_What you need to do:_
Your answer should be one number: the count of lines in these entries that hold the word "part".

Extracted records:
# # # #

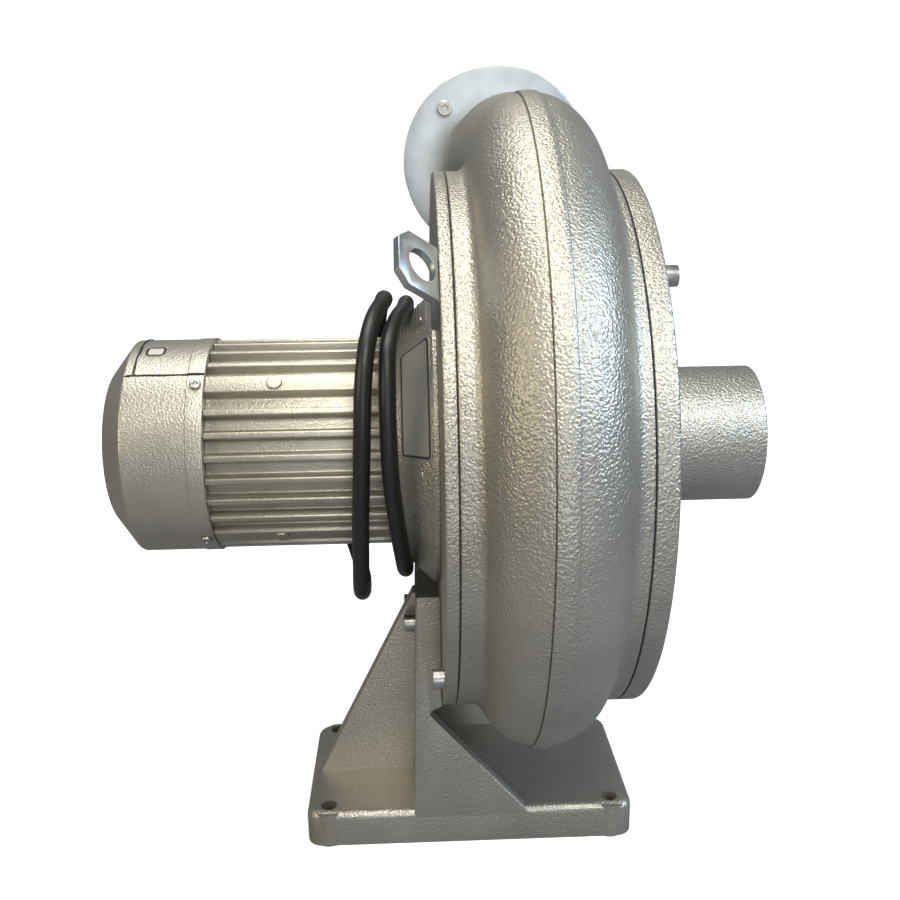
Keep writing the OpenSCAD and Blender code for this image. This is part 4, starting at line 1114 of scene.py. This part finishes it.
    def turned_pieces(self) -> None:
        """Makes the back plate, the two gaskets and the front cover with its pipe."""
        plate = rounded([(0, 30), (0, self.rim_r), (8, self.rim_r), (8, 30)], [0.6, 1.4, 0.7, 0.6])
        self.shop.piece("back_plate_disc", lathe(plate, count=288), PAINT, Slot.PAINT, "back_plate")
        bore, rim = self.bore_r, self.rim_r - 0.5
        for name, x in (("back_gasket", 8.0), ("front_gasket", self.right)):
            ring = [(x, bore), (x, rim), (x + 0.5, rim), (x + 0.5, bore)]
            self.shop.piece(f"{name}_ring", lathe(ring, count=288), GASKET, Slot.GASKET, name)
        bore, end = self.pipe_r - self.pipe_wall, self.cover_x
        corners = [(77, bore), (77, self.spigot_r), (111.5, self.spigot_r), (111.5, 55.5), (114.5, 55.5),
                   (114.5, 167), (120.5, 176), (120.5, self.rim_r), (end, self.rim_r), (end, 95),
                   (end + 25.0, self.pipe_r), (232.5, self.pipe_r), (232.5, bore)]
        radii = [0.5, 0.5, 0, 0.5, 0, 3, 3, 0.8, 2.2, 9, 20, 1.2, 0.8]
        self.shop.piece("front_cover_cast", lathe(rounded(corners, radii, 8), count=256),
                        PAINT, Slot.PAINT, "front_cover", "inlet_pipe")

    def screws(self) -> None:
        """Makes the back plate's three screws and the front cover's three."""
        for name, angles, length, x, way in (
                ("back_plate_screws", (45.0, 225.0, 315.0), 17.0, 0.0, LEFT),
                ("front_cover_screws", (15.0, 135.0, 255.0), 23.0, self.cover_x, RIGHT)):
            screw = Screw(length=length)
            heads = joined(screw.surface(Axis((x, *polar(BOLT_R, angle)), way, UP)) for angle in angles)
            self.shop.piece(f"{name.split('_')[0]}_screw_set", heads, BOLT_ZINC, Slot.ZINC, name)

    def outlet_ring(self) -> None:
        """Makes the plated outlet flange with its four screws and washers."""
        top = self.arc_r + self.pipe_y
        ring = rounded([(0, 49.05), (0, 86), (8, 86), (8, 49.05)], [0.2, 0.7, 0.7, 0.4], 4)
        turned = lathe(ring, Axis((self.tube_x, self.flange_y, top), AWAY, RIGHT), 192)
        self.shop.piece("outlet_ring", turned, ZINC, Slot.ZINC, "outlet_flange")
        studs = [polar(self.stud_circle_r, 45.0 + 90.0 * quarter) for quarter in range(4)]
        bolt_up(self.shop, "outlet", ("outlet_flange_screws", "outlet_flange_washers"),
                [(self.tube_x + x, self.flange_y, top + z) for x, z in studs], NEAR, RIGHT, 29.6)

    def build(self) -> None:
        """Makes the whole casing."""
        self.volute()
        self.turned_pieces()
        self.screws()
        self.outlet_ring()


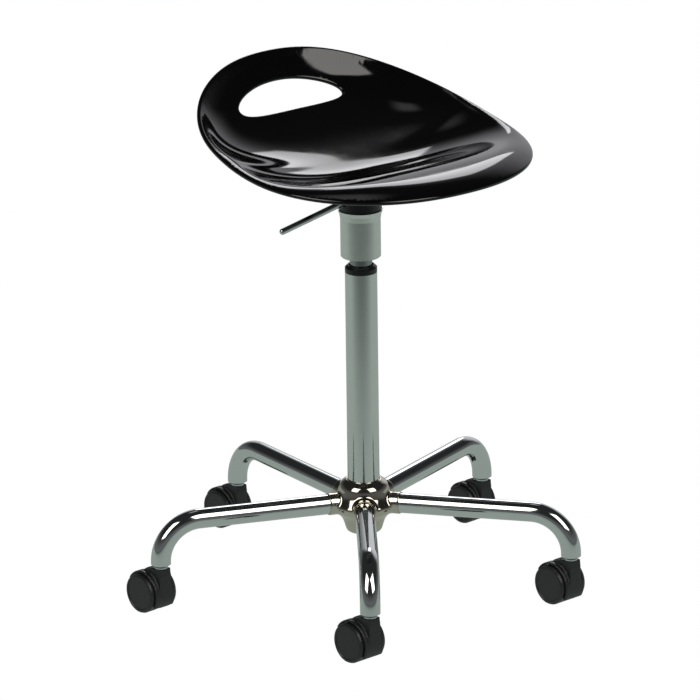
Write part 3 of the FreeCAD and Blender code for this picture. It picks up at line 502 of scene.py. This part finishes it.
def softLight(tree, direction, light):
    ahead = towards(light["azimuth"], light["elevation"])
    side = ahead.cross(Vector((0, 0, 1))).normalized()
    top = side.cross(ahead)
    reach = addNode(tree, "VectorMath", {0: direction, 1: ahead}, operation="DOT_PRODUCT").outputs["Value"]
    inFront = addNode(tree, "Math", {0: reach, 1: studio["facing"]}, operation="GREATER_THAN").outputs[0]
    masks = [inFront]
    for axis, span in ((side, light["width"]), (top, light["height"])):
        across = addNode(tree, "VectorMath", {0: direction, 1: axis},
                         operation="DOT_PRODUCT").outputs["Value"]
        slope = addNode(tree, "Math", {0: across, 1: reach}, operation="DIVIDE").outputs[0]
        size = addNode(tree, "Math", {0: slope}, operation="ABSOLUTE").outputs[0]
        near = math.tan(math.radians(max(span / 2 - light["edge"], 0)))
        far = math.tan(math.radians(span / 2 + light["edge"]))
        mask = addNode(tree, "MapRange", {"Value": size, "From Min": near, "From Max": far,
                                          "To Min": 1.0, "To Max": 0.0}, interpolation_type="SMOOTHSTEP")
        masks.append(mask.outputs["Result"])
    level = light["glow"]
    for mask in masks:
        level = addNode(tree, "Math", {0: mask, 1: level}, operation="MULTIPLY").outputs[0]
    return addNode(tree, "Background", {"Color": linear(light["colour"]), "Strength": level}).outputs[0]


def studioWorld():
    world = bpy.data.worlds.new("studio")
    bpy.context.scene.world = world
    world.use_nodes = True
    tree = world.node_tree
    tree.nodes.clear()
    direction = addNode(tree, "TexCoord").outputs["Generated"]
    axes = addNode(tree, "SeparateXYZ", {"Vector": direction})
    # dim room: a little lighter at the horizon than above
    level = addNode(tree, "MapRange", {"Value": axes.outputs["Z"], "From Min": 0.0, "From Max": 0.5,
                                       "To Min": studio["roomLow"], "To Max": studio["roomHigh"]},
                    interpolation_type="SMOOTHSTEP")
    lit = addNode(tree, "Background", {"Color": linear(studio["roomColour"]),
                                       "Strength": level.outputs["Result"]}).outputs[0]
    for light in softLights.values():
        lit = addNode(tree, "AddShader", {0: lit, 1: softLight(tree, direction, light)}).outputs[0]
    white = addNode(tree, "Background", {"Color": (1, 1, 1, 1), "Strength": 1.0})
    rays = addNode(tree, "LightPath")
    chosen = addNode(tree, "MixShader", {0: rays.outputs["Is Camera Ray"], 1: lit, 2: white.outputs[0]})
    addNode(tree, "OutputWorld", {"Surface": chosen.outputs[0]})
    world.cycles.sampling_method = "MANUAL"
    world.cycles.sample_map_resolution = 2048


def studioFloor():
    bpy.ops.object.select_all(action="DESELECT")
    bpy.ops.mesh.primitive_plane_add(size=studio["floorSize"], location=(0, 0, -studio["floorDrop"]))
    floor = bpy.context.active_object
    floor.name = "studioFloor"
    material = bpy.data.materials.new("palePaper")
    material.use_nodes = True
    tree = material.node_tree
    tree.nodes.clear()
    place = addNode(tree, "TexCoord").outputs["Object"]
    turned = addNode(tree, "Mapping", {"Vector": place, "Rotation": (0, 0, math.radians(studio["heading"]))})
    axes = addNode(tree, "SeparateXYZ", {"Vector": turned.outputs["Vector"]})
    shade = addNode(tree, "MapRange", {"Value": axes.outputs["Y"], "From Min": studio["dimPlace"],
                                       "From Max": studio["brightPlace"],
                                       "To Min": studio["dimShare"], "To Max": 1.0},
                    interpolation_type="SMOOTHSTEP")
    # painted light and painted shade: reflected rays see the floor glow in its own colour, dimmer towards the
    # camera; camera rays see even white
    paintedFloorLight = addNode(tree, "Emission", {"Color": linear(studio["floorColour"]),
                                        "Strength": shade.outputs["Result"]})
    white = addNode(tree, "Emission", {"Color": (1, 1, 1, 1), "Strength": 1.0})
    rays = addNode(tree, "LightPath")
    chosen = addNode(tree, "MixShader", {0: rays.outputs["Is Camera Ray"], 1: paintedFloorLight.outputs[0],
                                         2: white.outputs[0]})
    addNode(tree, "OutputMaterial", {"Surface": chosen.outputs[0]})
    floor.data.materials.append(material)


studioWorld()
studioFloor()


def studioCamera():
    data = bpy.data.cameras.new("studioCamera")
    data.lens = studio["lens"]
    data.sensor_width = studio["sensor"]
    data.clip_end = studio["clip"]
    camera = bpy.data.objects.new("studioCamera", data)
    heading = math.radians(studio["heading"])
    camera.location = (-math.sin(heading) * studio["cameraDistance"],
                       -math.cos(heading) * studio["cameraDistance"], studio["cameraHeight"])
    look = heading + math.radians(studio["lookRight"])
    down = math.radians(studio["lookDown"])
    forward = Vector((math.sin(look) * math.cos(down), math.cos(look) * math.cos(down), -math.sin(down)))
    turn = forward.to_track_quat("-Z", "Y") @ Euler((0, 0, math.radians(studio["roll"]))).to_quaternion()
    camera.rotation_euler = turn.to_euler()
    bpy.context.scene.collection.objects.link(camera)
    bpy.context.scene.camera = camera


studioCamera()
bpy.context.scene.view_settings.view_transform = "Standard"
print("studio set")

# # # #

_Answer to this task:_
2